There are a number of publicly visible places that can be checked along the way. Fortunately, commit messages are usually unique enough to avoid dealing with the changing hash values. Pay attention to the branches!
Tracing Progress
- Verify commit on github, and note branch.
- Look for commit on git.mozilla.org and note branch
- If not here after ~40 minutes, it may not have been a "fast forward" commit. Partner rules require only non-fast-forward commits. Fix is for dev to redo the commit appropriately, so they are all fast-forward.
- Look for converted commit in appropriate-for-gaia-branch integration repo on hg.mozilla.org.
- If not here within a reasonable time, there may be a vcs-sync issue. Talk to folks in #vcs.

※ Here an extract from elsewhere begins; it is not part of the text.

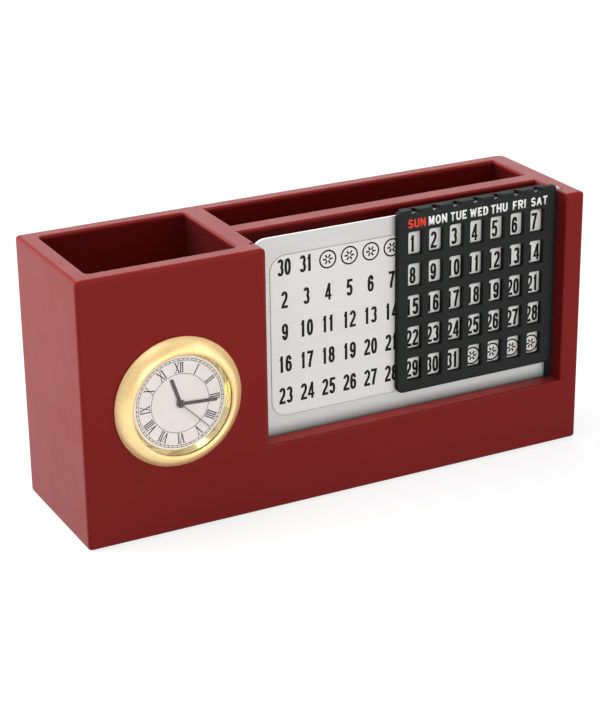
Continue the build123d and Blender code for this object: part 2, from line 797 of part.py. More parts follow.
with BuildPart() as stator:
    movement_block(stator_right - stator_leg, stator_right, stator_front, stator_back,
                   core_bottom, rotor_arbor[1] + stator_upper_reach)
    movement_block(stator_left, stator_left + stator_leg, stator_front, stator_back,
                   crossbar_z, rotor_arbor[1] + stator_upper_reach)
    movement_block(stator_left, stator_right, stator_front, stator_back,
                   rotor_arbor[1] + magnet_radius + magnet_gap, rotor_arbor[1] + stator_upper_reach)
    movement_block(core_left, stator_left + stator_leg, stator_front, stator_back,
                   crossbar_z, crossbar_z + stator_leg)
    movement_block(core_left, core_left + stator_leg, stator_front, stator_back,
                   core_bottom, crossbar_z)
    ring(0, magnet_radius + magnet_gap, stator_front, stator_back, rotor_arbor, Mode.SUBTRACT)
stator.part.label = "stator"
export_step(stator.part, "parts/stator.step")

with BuildPart() as coil_core:
    movement_block(core_left, stator_right, stator_back, core_back, core_bottom, core_top)
coil_core.part.label = "coil_core"
export_step(coil_core.part, "parts/coil_core.step")

coil_left = core_left + stator_leg + coil_end_gap
coil_right = stator_right - stator_leg - coil_end_gap
with BuildPart() as coil:
    winding_plane = Plane(origin=(clock_x + coil_left, front_y + core_middle, clock_z + coil_z),
                          x_dir=(0, 1, 0), z_dir=(1, 0, 0))
    with BuildSketch(winding_plane):
        Circle(coil_winding_radius)
    extrude(amount=coil_right - coil_left)
    with BuildSketch(winding_plane, winding_plane.offset(coil_right - coil_left - coil_flange)):
        Circle(coil_radius)
    extrude(amount=coil_flange)
    movement_block(coil_left, coil_right, stator_back, core_back, core_bottom, core_top,
                   Mode.SUBTRACT)
coil.part.label = "coil"
export_step(coil.part, "parts/coil.step")

board_back = cover_back + board_thick
with BuildPart() as circuit_board:
    movement_block(board_left, board_right, cover_back, board_back, board_bottom, board_top)
circuit_board.part.label = "circuit_board"
export_step(circuit_board.part, "parts/circuit_board.step")

with BuildPart() as quartz_can:
    can_plane = Plane(origin=(clock_x + board_left + board_margin, front_y + board_back + can_radius,
                              clock_z + board_bottom + board_margin + can_radius),
                      x_dir=(0, 1, 0), z_dir=(1, 0, 0))
    with BuildSketch(can_plane):
        Circle(can_radius)
    extrude(amount=can_length)
quartz_can.part.label = "quartz_can"
export_step(quartz_can.part, "parts/quartz_can.step")

with BuildPart() as timing_chip:
    movement_block(board_left + 2 * board_margin, board_left + 2 * board_margin + chip_side,
                   board_back, board_back + chip_thick,
                   board_top - board_margin - chip_side, board_top - board_margin)
timing_chip.part.label = "timing_chip"
export_step(timing_chip.part, "parts/timing_chip.step")

cell_place = (0.0, cell_height_above_axis)
cell_back = cover_back + cell_height
with BuildPart() as button_cell:
    ring(0, cell_radius, cover_back, cell_back, cell_place)
    fillet(button_cell.edges(), cell_round)
button_cell.part.label = "button_cell"
export_step(button_cell.part, "parts/button_cell.step")

with BuildPart() as battery_clip:
    clip_leg_x = cell_radius + clip_gap
    movement_block(-cell_radius / 2, clip_leg_x + clip_thick, cell_back, cell_back + clip_thick,
                   cell_height_above_axis - clip_width / 2, cell_height_above_axis + clip_width / 2)
    movement_block(clip_leg_x, clip_leg_x + clip_thick, cover_back, cell_back,
                   cell_height_above_axis - clip_width / 2, cell_height_above_axis + clip_width / 2)
battery_clip.part.label = "battery_clip"
export_step(battery_clip.part, "parts/battery_clip.step")
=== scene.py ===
import json
from math import copysign, cos, radians, sin

import bmesh
import bpy
from mathutils import Matrix, Vector


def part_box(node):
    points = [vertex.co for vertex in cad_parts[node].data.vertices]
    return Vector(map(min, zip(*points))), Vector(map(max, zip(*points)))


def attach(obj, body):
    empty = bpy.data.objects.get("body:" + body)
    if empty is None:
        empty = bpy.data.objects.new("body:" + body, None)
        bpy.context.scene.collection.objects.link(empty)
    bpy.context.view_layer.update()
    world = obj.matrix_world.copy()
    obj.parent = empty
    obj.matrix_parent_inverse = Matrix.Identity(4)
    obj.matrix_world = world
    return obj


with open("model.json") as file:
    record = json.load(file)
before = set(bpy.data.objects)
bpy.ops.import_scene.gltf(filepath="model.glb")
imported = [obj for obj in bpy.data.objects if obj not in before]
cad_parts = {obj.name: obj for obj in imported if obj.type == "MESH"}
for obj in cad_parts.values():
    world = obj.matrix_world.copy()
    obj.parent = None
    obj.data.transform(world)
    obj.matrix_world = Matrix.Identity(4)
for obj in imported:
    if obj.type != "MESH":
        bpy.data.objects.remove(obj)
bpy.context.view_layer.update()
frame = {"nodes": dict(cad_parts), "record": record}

nodes = frame["nodes"]
scene = bpy.context.scene
mm = 0.001

# ---------------------------------------------------------------- sizes

ink_thickness = 0.02 * mm
front_turn = Matrix.Rotation(radians(90), 4, "X")

date_rows = 5
date_columns = 13
column_pitch = 8.72 * mm
row_pitch = 12.2 * mm
top_row_drop = 4.5 * mm
date_height = 6.35 * mm
date_width_share = 0.4
date_stroke_share = 0.16
date_gap_share = 0.05
date_shift = 0.2 * mm
free_ring_radius = 3.2 * mm
free_ring_line = 0.6 * mm
free_ring_steps = 32
free_mark_petals = 6
one_width_share = 0.3
one_advance_share = 0.36
four_extra_share = 0.02
four_stroke_share = 0.85
film_edge_line = 0.22 * mm
film_corner = 6.0 * mm

weekday_height = 3.38 * mm
weekday_drop = 4.95 * mm
weekday_stroke_share = 0.2
weekday_gap_share = 0.13
weekday_shift = 0.4 * mm
weekday_w_stroke_share = 0.8

numeral_radius = 13.2 * mm
numeral_height = 3.8 * mm
track_outer_radius = 16.5 * mm
track_inner_radius = 15.75 * mm
centre_ring_radius = 10.9 * mm
dial_line = 0.18 * mm
dial_ring_steps = 120
tick_line = 0.22 * mm
hour_tick_line = 0.32 * mm

# Characters are drawn one unit high: points this near are one point.
weld_distance = 1e-5
same_point = 1e-6


# ---------------------------------------------------------------- finishes

# A wave texture of scale 1 repeats every 0.314 units.
wave_scale = 0.314


def tone(red, green, blue):
    """A paint colour from 0 to 255 as the linear colour that a shader takes."""
    shares = [value / 255 for value in (red, green, blue)]
    return (*(share / 12.92 if share <= 0.04045 else ((share + 0.055) / 1.055) ** 2.4 for share in shares), 1)


def feed(tree, socket, value):
    """Links a node's output to a socket, or sets the socket's own value."""
    if isinstance(value, bpy.types.NodeSocket):
        tree.links.new(value, socket)
    else:
        socket.default_value = value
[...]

- Look for commit from b2g_bumper in matching gecko hg repository, file "b2g/config/gaia.json"
- If the tree is closed for that repo, that's the reason there is no commit or build. Once the tree is reopened, things should progress. If not, ask for help from a sheriff.
- If not there, there may be a b2g_bumper issue. Talk to folks in #releng.
- If a matching build doesn't start after the commit from bumper, check with a sheriff.